DATA LINES
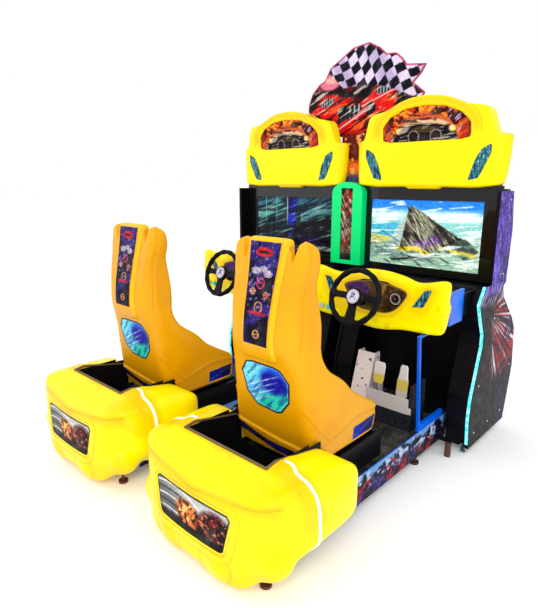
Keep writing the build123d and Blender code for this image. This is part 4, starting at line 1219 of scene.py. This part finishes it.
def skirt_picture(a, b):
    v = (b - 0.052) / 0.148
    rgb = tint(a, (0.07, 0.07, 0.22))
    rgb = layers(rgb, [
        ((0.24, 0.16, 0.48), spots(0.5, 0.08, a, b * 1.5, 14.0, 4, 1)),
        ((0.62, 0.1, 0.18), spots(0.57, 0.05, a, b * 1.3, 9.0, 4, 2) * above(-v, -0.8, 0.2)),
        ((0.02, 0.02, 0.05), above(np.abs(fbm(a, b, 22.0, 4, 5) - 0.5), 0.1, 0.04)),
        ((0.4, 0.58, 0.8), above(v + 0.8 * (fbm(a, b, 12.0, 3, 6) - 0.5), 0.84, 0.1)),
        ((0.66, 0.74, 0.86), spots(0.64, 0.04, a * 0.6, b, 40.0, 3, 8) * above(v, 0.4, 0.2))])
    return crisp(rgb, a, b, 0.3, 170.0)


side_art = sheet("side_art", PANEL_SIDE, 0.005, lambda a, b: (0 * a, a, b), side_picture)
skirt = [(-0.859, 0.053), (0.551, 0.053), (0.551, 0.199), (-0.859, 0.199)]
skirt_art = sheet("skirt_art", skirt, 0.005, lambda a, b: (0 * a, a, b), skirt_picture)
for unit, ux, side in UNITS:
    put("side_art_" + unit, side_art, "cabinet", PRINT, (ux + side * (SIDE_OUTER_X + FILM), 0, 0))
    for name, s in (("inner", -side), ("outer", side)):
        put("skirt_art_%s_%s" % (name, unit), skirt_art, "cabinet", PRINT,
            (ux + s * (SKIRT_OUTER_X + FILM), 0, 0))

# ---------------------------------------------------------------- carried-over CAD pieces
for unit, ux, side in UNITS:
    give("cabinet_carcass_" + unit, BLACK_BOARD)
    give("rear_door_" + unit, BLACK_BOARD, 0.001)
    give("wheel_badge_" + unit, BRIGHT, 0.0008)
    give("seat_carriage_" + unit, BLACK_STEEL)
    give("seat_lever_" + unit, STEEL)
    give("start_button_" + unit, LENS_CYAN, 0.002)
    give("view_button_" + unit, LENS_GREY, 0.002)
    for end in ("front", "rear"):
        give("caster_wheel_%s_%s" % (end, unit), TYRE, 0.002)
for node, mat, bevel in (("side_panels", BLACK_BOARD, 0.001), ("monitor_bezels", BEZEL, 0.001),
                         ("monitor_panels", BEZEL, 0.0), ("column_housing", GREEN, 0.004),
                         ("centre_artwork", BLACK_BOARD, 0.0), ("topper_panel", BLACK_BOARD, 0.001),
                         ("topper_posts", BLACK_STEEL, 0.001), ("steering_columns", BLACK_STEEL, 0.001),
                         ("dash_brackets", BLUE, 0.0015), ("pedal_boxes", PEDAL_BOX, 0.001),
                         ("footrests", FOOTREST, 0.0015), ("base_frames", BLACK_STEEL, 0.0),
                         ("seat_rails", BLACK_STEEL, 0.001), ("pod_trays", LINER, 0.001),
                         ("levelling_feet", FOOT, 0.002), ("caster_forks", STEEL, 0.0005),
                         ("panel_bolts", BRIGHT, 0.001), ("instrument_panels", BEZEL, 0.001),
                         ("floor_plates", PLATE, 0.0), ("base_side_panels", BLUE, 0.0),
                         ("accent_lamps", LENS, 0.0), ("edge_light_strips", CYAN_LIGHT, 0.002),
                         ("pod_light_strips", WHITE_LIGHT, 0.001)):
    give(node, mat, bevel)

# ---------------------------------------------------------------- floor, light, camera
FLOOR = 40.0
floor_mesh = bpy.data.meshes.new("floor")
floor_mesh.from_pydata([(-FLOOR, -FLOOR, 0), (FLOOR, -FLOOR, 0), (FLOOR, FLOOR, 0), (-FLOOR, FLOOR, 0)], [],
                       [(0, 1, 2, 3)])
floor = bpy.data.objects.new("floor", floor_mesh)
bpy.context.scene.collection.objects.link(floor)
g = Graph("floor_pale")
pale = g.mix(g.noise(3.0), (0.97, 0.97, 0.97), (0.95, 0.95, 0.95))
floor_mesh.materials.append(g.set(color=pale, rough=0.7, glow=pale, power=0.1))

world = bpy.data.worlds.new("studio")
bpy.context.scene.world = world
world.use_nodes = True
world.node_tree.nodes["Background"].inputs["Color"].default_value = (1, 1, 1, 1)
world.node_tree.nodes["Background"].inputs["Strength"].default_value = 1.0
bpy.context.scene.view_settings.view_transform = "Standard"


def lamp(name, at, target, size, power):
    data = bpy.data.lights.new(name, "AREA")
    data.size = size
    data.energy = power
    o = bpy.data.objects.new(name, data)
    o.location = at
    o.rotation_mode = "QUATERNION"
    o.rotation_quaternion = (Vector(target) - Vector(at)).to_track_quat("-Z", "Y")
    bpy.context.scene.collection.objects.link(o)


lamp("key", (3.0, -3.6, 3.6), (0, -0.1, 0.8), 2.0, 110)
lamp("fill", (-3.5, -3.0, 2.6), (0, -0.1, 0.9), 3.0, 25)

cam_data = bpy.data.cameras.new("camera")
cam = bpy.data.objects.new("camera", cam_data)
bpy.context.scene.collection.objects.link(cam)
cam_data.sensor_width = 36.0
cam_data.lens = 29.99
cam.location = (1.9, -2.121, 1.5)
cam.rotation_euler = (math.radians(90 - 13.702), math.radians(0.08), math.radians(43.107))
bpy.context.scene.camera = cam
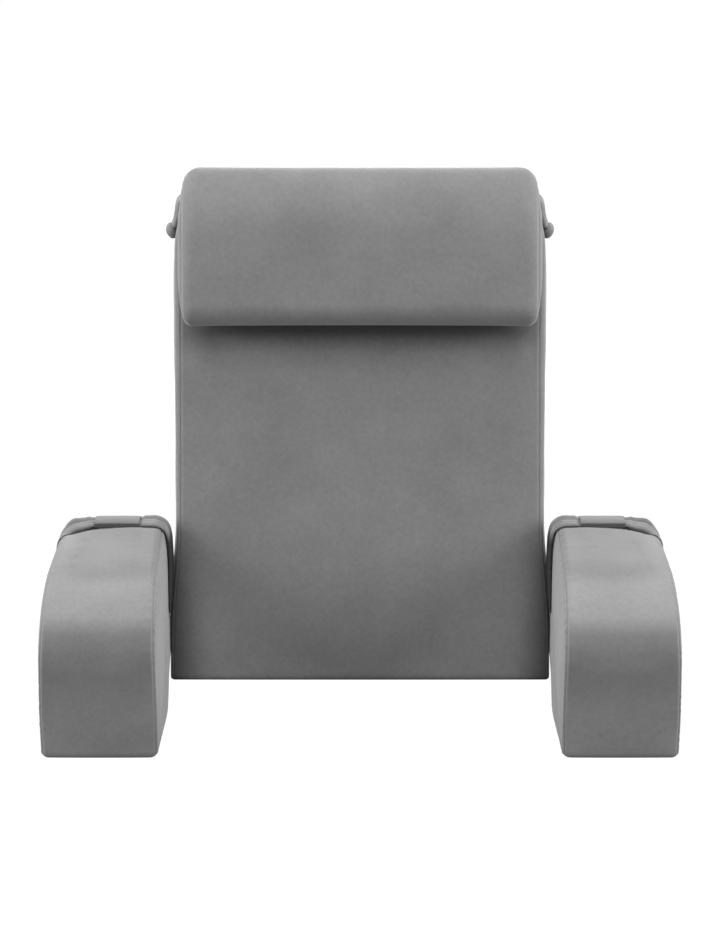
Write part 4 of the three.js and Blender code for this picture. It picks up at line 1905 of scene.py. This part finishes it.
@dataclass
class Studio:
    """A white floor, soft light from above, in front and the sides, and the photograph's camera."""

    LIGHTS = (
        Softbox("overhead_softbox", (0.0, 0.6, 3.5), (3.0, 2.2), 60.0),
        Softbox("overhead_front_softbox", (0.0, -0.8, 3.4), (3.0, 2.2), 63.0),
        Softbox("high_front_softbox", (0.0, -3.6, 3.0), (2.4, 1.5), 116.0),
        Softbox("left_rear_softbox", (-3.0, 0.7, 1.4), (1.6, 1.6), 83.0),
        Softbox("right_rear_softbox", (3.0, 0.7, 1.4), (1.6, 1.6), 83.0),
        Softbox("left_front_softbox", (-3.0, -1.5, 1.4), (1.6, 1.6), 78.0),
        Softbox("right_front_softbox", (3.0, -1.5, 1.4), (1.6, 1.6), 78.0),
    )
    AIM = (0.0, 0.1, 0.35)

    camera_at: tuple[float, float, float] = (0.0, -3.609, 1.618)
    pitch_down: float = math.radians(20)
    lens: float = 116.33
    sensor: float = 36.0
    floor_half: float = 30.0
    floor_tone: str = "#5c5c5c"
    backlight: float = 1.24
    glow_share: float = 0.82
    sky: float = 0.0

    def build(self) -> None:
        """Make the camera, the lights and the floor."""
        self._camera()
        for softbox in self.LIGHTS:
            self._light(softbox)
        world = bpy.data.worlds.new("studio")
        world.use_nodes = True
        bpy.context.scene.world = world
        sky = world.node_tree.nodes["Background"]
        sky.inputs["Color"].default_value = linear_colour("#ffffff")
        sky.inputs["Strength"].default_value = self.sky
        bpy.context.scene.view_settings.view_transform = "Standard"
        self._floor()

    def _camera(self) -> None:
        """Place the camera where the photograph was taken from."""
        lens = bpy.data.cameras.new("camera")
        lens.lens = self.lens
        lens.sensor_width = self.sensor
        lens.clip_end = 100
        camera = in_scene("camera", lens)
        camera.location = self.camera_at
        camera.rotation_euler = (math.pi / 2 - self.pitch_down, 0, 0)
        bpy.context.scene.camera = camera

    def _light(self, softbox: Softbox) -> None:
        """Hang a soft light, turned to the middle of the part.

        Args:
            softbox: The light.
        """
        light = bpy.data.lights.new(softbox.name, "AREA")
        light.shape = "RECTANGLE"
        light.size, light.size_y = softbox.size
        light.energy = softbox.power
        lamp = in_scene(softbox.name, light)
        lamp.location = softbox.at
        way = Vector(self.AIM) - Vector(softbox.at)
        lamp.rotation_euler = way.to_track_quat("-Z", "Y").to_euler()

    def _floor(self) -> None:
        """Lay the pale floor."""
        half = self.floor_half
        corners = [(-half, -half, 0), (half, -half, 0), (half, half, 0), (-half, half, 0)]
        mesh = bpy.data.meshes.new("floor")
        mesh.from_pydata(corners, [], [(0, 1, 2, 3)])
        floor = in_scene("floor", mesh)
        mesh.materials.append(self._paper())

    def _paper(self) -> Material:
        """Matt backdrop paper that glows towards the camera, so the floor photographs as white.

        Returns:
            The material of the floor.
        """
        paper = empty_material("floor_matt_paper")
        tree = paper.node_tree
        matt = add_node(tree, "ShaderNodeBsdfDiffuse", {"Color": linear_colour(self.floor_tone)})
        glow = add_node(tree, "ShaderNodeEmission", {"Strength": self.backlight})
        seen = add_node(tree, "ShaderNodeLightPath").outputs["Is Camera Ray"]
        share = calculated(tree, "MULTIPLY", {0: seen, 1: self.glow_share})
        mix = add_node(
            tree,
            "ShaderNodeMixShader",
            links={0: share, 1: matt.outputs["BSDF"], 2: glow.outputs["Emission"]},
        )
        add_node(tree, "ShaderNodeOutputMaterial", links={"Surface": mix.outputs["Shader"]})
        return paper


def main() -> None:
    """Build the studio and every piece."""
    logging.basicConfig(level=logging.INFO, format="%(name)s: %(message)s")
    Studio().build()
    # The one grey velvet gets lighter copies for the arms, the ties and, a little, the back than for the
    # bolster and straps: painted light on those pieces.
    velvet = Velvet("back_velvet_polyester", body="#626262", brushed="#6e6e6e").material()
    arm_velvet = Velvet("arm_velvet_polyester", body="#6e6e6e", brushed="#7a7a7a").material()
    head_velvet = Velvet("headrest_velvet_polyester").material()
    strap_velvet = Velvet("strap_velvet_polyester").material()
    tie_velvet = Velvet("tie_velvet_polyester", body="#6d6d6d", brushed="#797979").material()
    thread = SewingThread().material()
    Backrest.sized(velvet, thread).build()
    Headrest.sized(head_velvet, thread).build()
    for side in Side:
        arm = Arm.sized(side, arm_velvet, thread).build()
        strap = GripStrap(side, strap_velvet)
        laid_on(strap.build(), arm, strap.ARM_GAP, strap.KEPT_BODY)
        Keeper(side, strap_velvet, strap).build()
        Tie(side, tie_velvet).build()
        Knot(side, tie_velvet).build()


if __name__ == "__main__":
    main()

WHAT TO PRODUCE
Select every line in the material above where the string "this" occurs, and copy it.

RIGHT ANSWER
Keep writing the build123d and Blender code for this image. This is part 4, starting at line 1219 of scene.py. This part finishes it.
Write part 4 of the three.js and Blender code for this picture. It picks up at line 1905 of scene.py. This part finishes it.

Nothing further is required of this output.